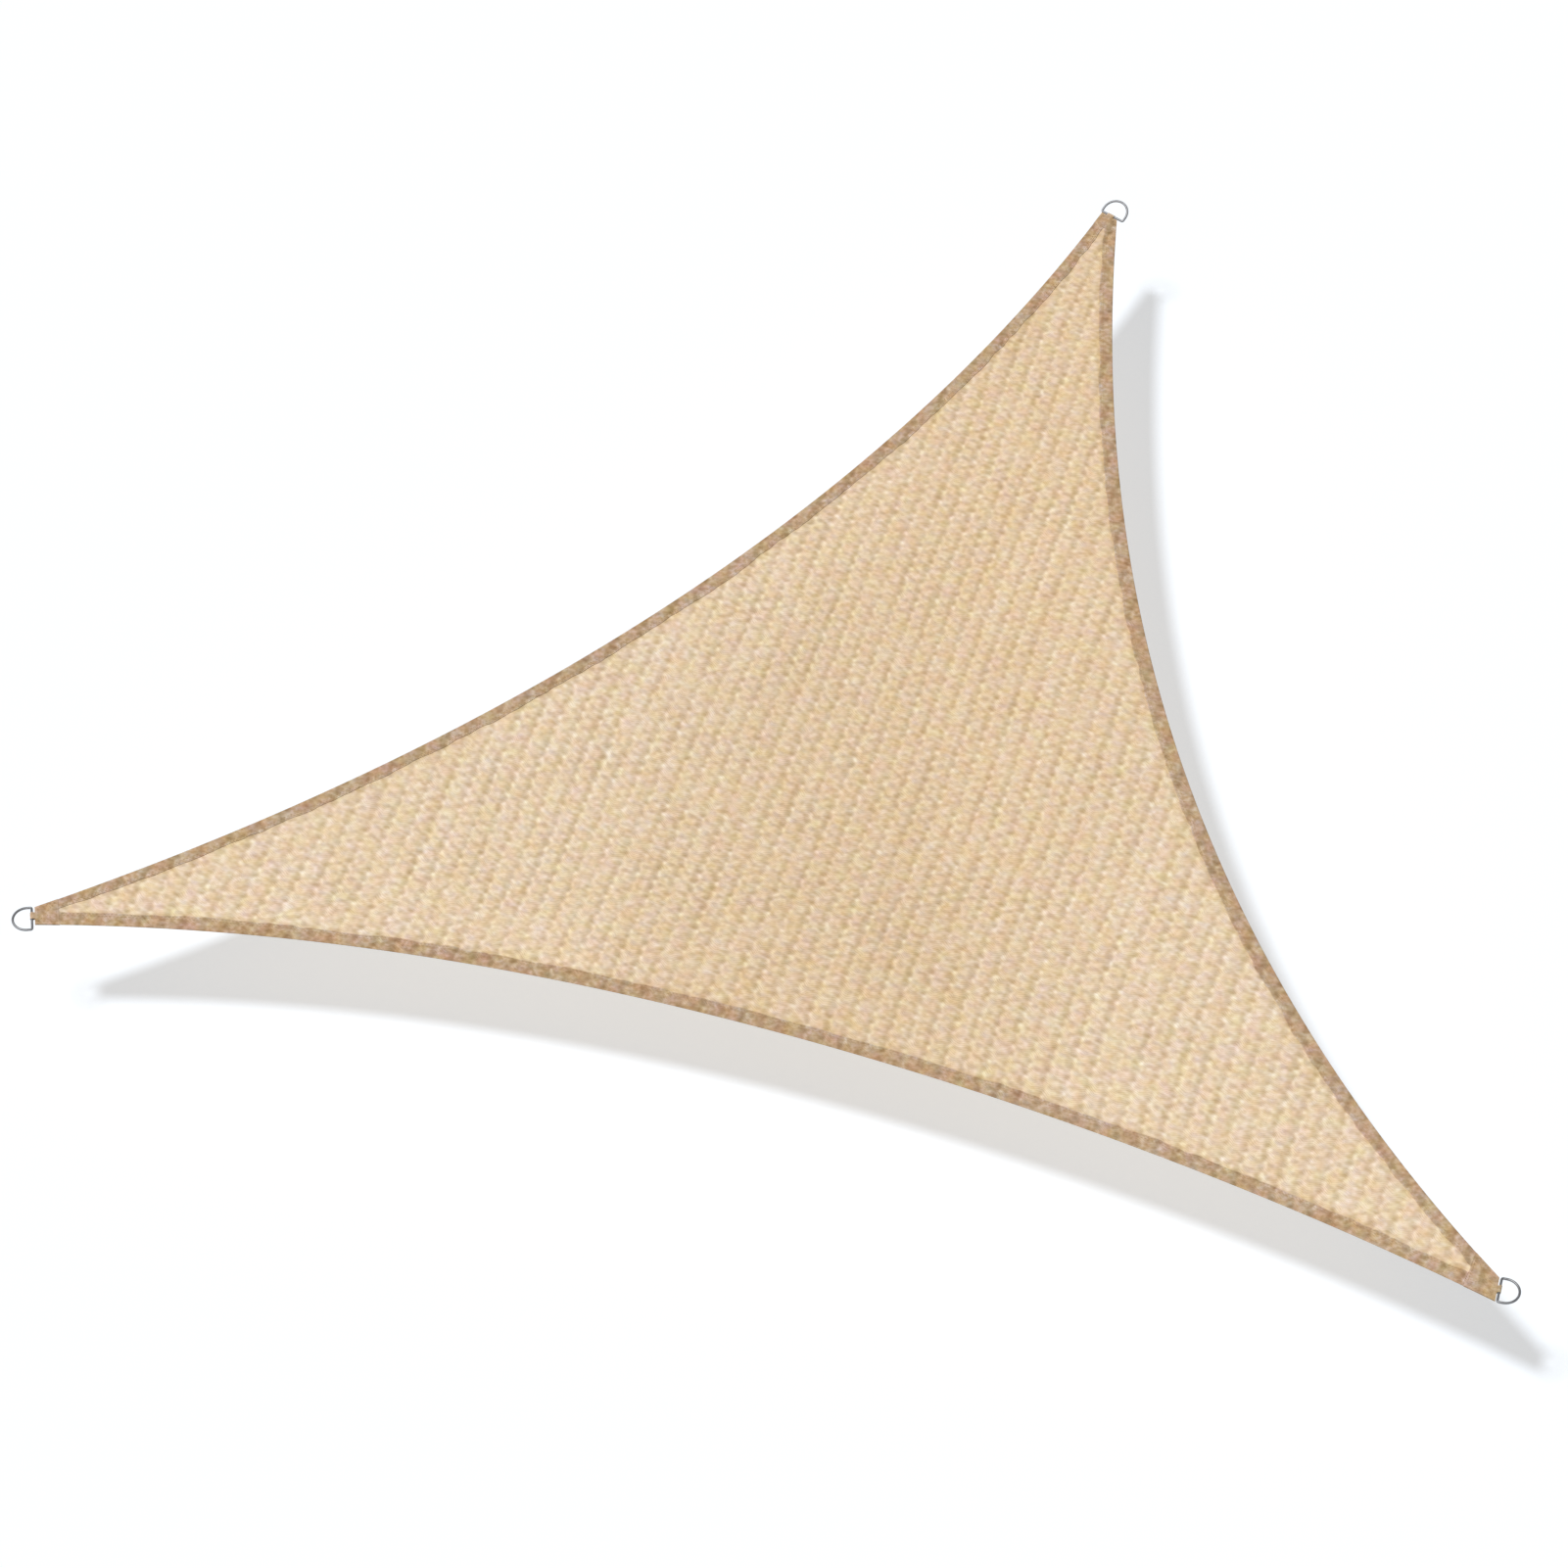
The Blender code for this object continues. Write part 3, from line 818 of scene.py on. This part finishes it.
def make_band(edge):
    """A folded band, between the tabs at its ends."""
    cells = 2 * LAYER_CELLS + FOLD_CELLS
    clear_selection()
    bpy.ops.mesh.primitive_grid_add(x_subdivisions=BAND_CELLS, y_subdivisions=cells, size=1)
    band = bpy.context.object
    mesh = bmesh.new()
    mesh.from_mesh(band.data)
    flat_cut = mesh.loops.layers.uv.verify()
    hem_shade = mesh.verts.layers.float.new("hem_shade")
    for vert in mesh.verts:
        share, across = vert.co.x + 0.5, (vert.co.y + 0.5) * cells
        from_hem = min(across, cells - across) / LAYER_CELLS * hem_line(edge, share)
        vert[hem_shade] = (PALE_BY_HEM * ease(1 - from_hem / HEM_RUN)
                           + DARK_WITHIN * ease(from_hem / HEM_RUN - 2))
        vert.co = band_place(edge, share, across)
        for loop in vert.link_loops:
            loop[flat_cut].uv = flat_place(vert.co.x, vert.co.y)
    mesh.to_mesh(band.data)
    mesh.free()
    band.data.uv_layers[0].name = "flat_cut"
    choose(band)
    bpy.ops.object.mode_set(mode="EDIT")
    for corner in (EDGES[edge]["start"], EDGES[edge]["end"]):
        at, outward = tab_side(corner)
        bpy.ops.mesh.select_all(action="SELECT")
        bpy.ops.mesh.bisect(plane_co=at - outward * SEAM, plane_no=outward, clear_outer=True)
    bpy.ops.mesh.select_all(action="SELECT")
    bpy.ops.mesh.normals_make_consistent(inside=False)
    bpy.ops.object.mode_set(mode="OBJECT")
    thicken(band, LAYER)
    return finish_piece(band, f"band_{edge}_tape", tape, "band", f"band_{edge}")


bands = [make_band(edge) for edge in EDGES]


# %% [markdown]
# ## The tabs
#
# A tab is one piece of tape: a leaf on top of the cloth's tip, a narrower tongue that goes round the bar of
# the ring, and a second leaf underneath. The upper leaf starts as a small grid, which is laid between the two
# curved edges, and a copy of it is the lower leaf. A spin would give the tongue a round path alone, and the
# real one also runs straight from the leaf to the bar. So rows of points are set round the bar, from the
# middle of one leaf's end to the other's, and the faces between them are filled in.

# %% Make a tab
TAB_ROWS = 10              # along a leaf
SIDE_CELLS = 3             # across a leaf, beside the tongue
TONGUE_STEPS = 14          # round the bar
PALE_TONGUE = 0.25         # its hem_shade
# the leaves reach that much nearer to the ring than their solids, in metres, as the bar lies close to the tab
TAB_REACH = {"left": 0.0018, "top": 0.0035, "right": 0.0042}
LEAF_TO_BAR = math.hypot(NECK, LAYER_HEIGHT)
# the turn round the bar, from the way towards the leaves, at which the tongue meets it
TOUCH = math.atan2(LAYER_HEIGHT, NECK) + math.acos(WRAP_RADIUS / LEAF_TO_BAR)


def make_tab(corner):
    """Both leaves of a tab and the tongue between them, as one sheet."""
    length, half_width = CORNERS[corner]["length"], CORNERS[corner]["half_width"]
    beside = (half_width - TONGUE / 2) / (2 * half_width)
    columns = [beside * i / SIDE_CELLS for i in range(SIDE_CELLS + 1)] + [(beside + 0.5) / 2]
    columns += [0.5] + [1 - share for share in reversed(columns)]
    out = heading(ring_heading(corner))

    clear_selection()
    bpy.ops.mesh.primitive_grid_add(x_subdivisions=len(columns) - 1, y_subdivisions=TAB_ROWS, size=1)
    tab = bpy.context.object
    mesh = bmesh.new()
    mesh.from_mesh(tab.data)
    flat_cut = mesh.loops.layers.uv.verify()
    hem_shade = mesh.verts.layers.float.new("hem_shade")
    grid = {}
    for vert in mesh.verts:
        column = round((vert.co.x + 0.5) * (len(columns) - 1))
        row = round((vert.co.y + 0.5) * TAB_ROWS)
        grid[column, row] = vert
    for (column, row), vert in grid.items():
        distance = length - (length + TAB_REACH[corner]) * row / TAB_ROWS
        first, last = tab_line(corner, distance)
        vert.co = first.lerp(last, columns[column])
        vert.co.z = LAYER_HEIGHT
    under = bmesh.ops.duplicate(mesh, geom=mesh.verts[:] + mesh.edges[:] + mesh.faces[:])["vert_map"]
    for vert in grid.values():
        under[vert].co.z = -LAYER_HEIGHT
    tongue_columns = range(SIDE_CELLS, len(columns) - SIDE_CELLS)
    rows = [[grid[column, TAB_ROWS] for column in tongue_columns]]
    for step in range(TONGUE_STEPS + 1):
        turn = TOUCH + (TURN - 2 * TOUCH) * step / TONGUE_STEPS
        middle = bar_point(corner) - out * WRAP_RADIUS * math.cos(turn)
        middle.z = WRAP_RADIUS * math.sin(turn)
        rows.append([mesh.verts.new(middle + along_bar(corner) * (columns[column] - 0.5) * 2 * half_width)
                     for column in tongue_columns])
        for vert in rows[-1]:
            vert[hem_shade] = PALE_TONGUE
    rows.append([under[vert] for vert in rows[0]])
    for near, far in zip(rows, rows[1:]):
        for i in range(len(near) - 1):
            mesh.faces.new((near[i], near[i + 1], far[i + 1], far[i]))
    for vert in mesh.verts:
        for loop in vert.link_loops:
            loop[flat_cut].uv = flat_place(vert.co.x, vert.co.y)
    bmesh.ops.recalc_face_normals(mesh, faces=mesh.faces)
    mesh.to_mesh(tab.data)
    mesh.free()
    tab.data.uv_layers[0].name = "flat_cut"
    thicken(tab, LAYER)
    return finish_piece(tab, f"tab_{corner}_tape", tape, "band", f"tab_{corner}")


tabs = [make_tab(corner) for corner in CORNERS]


# %% [markdown]
# ## The stitching
#
# Two rows of stitches hold each band near its inner hem, and a box with a cross in it holds each tab. The
# same rows show underneath. In a stitch the thread comes up through the tape, lies on it for a few
# millimetres and goes down again. One stitch is modelled: a thin cylinder is cut across in four places and
# its ends are bent down. It is then copied along every row, and the copies of one seam make one piece.

# %% Model one stitch
THREAD = 0.0009            # thickness
STITCH = 0.0062            # length of what shows
PITCH = 0.0090             # from one stitch to the next
STITCH_CUTS = (-0.36, -0.15, 0.15, 0.36)  # of its length, from its middle
LIFT, DROP = 0.3, 1.2      # of its middle and of its ends, in thicknesses of the thread

clear_selection()
bpy.ops.mesh.primitive_cylinder_add(vertices=5, radius=THREAD / 2, depth=STITCH, end_fill_type="NGON",
                                    rotation=(0, math.pi / 2, 0))
stitch = bpy.context.object
bpy.ops.object.transform_apply(rotation=True)
bpy.ops.object.mode_set(mode="EDIT")
for cut in STITCH_CUTS:
    bpy.ops.mesh.select_all(action="SELECT")
    bpy.ops.mesh.bisect(plane_co=(cut * STITCH, 0, 0), plane_no=(1, 0, 0))
bpy.ops.object.mode_set(mode="OBJECT")
for vert in stitch.data.vertices:
    vert.co.z += THREAD * (LIFT - DROP * (2 * vert.co.x / STITCH) ** 4)
STITCH_POINTS = [vert.co.copy() for vert in stitch.data.vertices]
STITCH_FACES = [list(face.vertices) for face in stitch.data.polygons]
bpy.data.objects.remove(stitch)
print(f"one stitch: {len(STITCH_FACES)} faces")


# %% Sew a seam
def sew(name, places):
    """A seam of stitches. places holds the middle, the way along and the way out of the tape of each one."""
    points, faces = [], []
    for middle, way, out in places:
        first = len(points)
        side = out.cross(way)
        points += [middle + way * p.x + side * p.y + out * p.z for p in STITCH_POINTS]
        faces += [[first + i for i in face] for face in STITCH_FACES]
    mesh = bpy.data.meshes.new(name)
    mesh.from_pydata(points, [], faces)
    mesh.update()
    seam = bpy.data.objects.new(name, mesh)
    bpy.context.scene.collection.objects.link(seam)
    mesh.shade_smooth()
    return finish_piece(seam, name, thread, "band")


def stitch_row(points, upper):
    """Places of the stitches between points in the middle of a layer of tape, on its outer face."""
    out = Vector((0, 0, 1 if upper else -1))
    steps = [b - a for a, b in zip(points, points[1:])]
    return [(a + step / 2 + out * LAYER / 2, step.normalized(), out) for a, step in zip(points, steps)]


# %% Sew the bands
ROWS_FROM_HEM = (0.004, 0.010)
EDGE_TO_CHORD = 1.02       # a curved edge is that much longer than its straight line


def band_stitches(edge):
    """Two rows on each leaf of a band, up to the tabs at its ends."""
    count = round(FRAMES[edge][1].length * EDGE_TO_CHORD / PITCH)
    ends = [tab_side(EDGES[edge]["start"]), tab_side(EDGES[edge]["end"])]
    places = []
    for upper in (True, False):
        for row, from_hem in enumerate(ROWS_FROM_HEM):
            points = []
            for i in range(count + 1):
                share = (i + row / 2) / (count + 1)
                part = from_hem / (hem_line(edge, share) - HALF_STACK) * LAYER_CELLS
                points.append(band_place(edge, share, part if upper else 2 * LAYER_CELLS + FOLD_CELLS - part))
            places += [place for place in stitch_row(points, upper)
                       if all((place[0] - at).dot(out) < -SEAM - STITCH for at, out in ends)]
    return sew(f"band_{edge}_stitches", places)


band_seams = [band_stitches(edge) for edge in EDGES]


# %% Sew the tabs
BOX_MARGIN = 0.006         # from a tab's ends to its box
TO_SIDES = 1.15            # the margin from its sides, in shares of that


def tab_stitches(corner):
    """A box with a cross in it on each leaf of a tab."""
    places = []
    for height in (LAYER_HEIGHT, -LAYER_HEIGHT):
        box = []
        for distance in (BOX_MARGIN, CORNERS[corner]["length"] - BOX_MARGIN):
            first, last = tab_line(corner, distance)
            inset = (last - first).normalized() * BOX_MARGIN * TO_SIDES
            box += [first + inset, last - inset]
        for a, b in ((0, 1), (2, 3), (0, 2), (1, 3), (0, 3), (1, 2)):
            count = round((box[b] - box[a]).length / PITCH)
            line = [box[a].lerp(box[b], i / count) + Vector((0, 0, height)) for i in range(count + 1)]
            places += stitch_row(line, height > 0)
    return sew(f"tab_{corner}_stitches", places)


tab_seams = [tab_stitches(corner) for corner in CORNERS]


# %% [markdown]
# ## The rings
#
# A D-ring is bent from one length of wire. A curve with a round bevel would also do, but the model is bent
# the same way as the wire: a circle, which is the wire's section, is spun half round for the bow, pushed down
# one side, spun through the bend into the bar, pushed along the bar and spun back up to meet its start,
# where the two ends are merged.

# %% Bend a ring
WIRE_SIDES = 16
BOW_STEPS = 36
BEND_STEPS = 6
BAR_STEPS = 8


def push(x, y, steps):
    """Extrude the wire's open end in so many equal steps."""
    for step in range(steps):
        bpy.ops.mesh.extrude_region_move(TRANSFORM_OT_translate={"value": (x / steps, y / steps, 0)})


def make_ring(corner):
    """A D-ring: its bar lies along X through the origin and its bow points along Y, then it is placed."""
    half = RING_WIDTH / 2
    shoulder = RING_DEPTH - half
    clear_selection()
    bpy.ops.mesh.primitive_circle_add(vertices=WIRE_SIDES, radius=WIRE / 2, location=(half, shoulder, 0),
                                      rotation=(math.pi / 2, 0, 0))
    ring = bpy.context.object
    bpy.ops.object.transform_apply(location=True, rotation=True)
    bpy.ops.object.mode_set(mode="EDIT")
    bpy.ops.mesh.select_all(action="SELECT")
    bpy.ops.mesh.spin(steps=BOW_STEPS, angle=-math.pi, center=(0, shoulder, 0), axis=(0, 0, 1))
    push(0, RING_BEND - shoulder, 2)
    bpy.ops.mesh.spin(steps=BEND_STEPS, angle=-math.pi / 2, center=(RING_BEND - half, RING_BEND, 0),
                      axis=(0, 0, 1))
    push(2 * (half - RING_BEND), 0, BAR_STEPS)
    bpy.ops.mesh.spin(steps=BEND_STEPS, angle=-math.pi / 2, center=(half - RING_BEND, RING_BEND, 0),
                      axis=(0, 0, 1))
    push(0, shoulder - RING_BEND, 2)
    bpy.ops.mesh.select_all(action="SELECT")
    bpy.ops.mesh.remove_doubles(threshold=0.00005)
    bpy.ops.mesh.normals_make_consistent(inside=False)
    bpy.ops.object.mode_set(mode="OBJECT")
    print(f"ring_{corner} before it is placed, in mm:", [round(size * 1000, 1) for size in ring.dimensions])
    turned = Matrix.Rotation(math.radians(ring_heading(corner) - 90), 4, "Z")
    swung = Matrix.Rotation(math.radians(CORNERS[corner]["swing"]), 4, "X")
    spot = bar_point(corner) + along_bar(corner) * CORNERS[corner]["slide"]
    ring.data.transform(Matrix.Translation(spot) @ turned @ swung)
    ring.data.shade_smooth()
    return finish_piece(ring, f"ring_{corner}_wire", steel, "steel", f"ring_{corner}")


rings = [make_ring(corner) for corner in CORNERS]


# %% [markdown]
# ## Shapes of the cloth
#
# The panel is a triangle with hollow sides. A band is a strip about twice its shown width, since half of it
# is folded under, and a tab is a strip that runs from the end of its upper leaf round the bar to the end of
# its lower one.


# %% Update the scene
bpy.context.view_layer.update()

****************

Display every line of the listing that contains the string "upper".

# the ring, and a second leaf underneath. The upper leaf starts as a small grid, which is laid between the two
def stitch_row(points, upper):
    out = Vector((0, 0, 1 if upper else -1))
    for upper in (True, False):
                points.append(band_place(edge, share, part if upper else 2 * LAYER_CELLS + FOLD_CELLS - part))
            places += [place for place in stitch_row(points, upper)
# is folded under, and a tab is a strip that runs from the end of its upper leaf round the bar to the end of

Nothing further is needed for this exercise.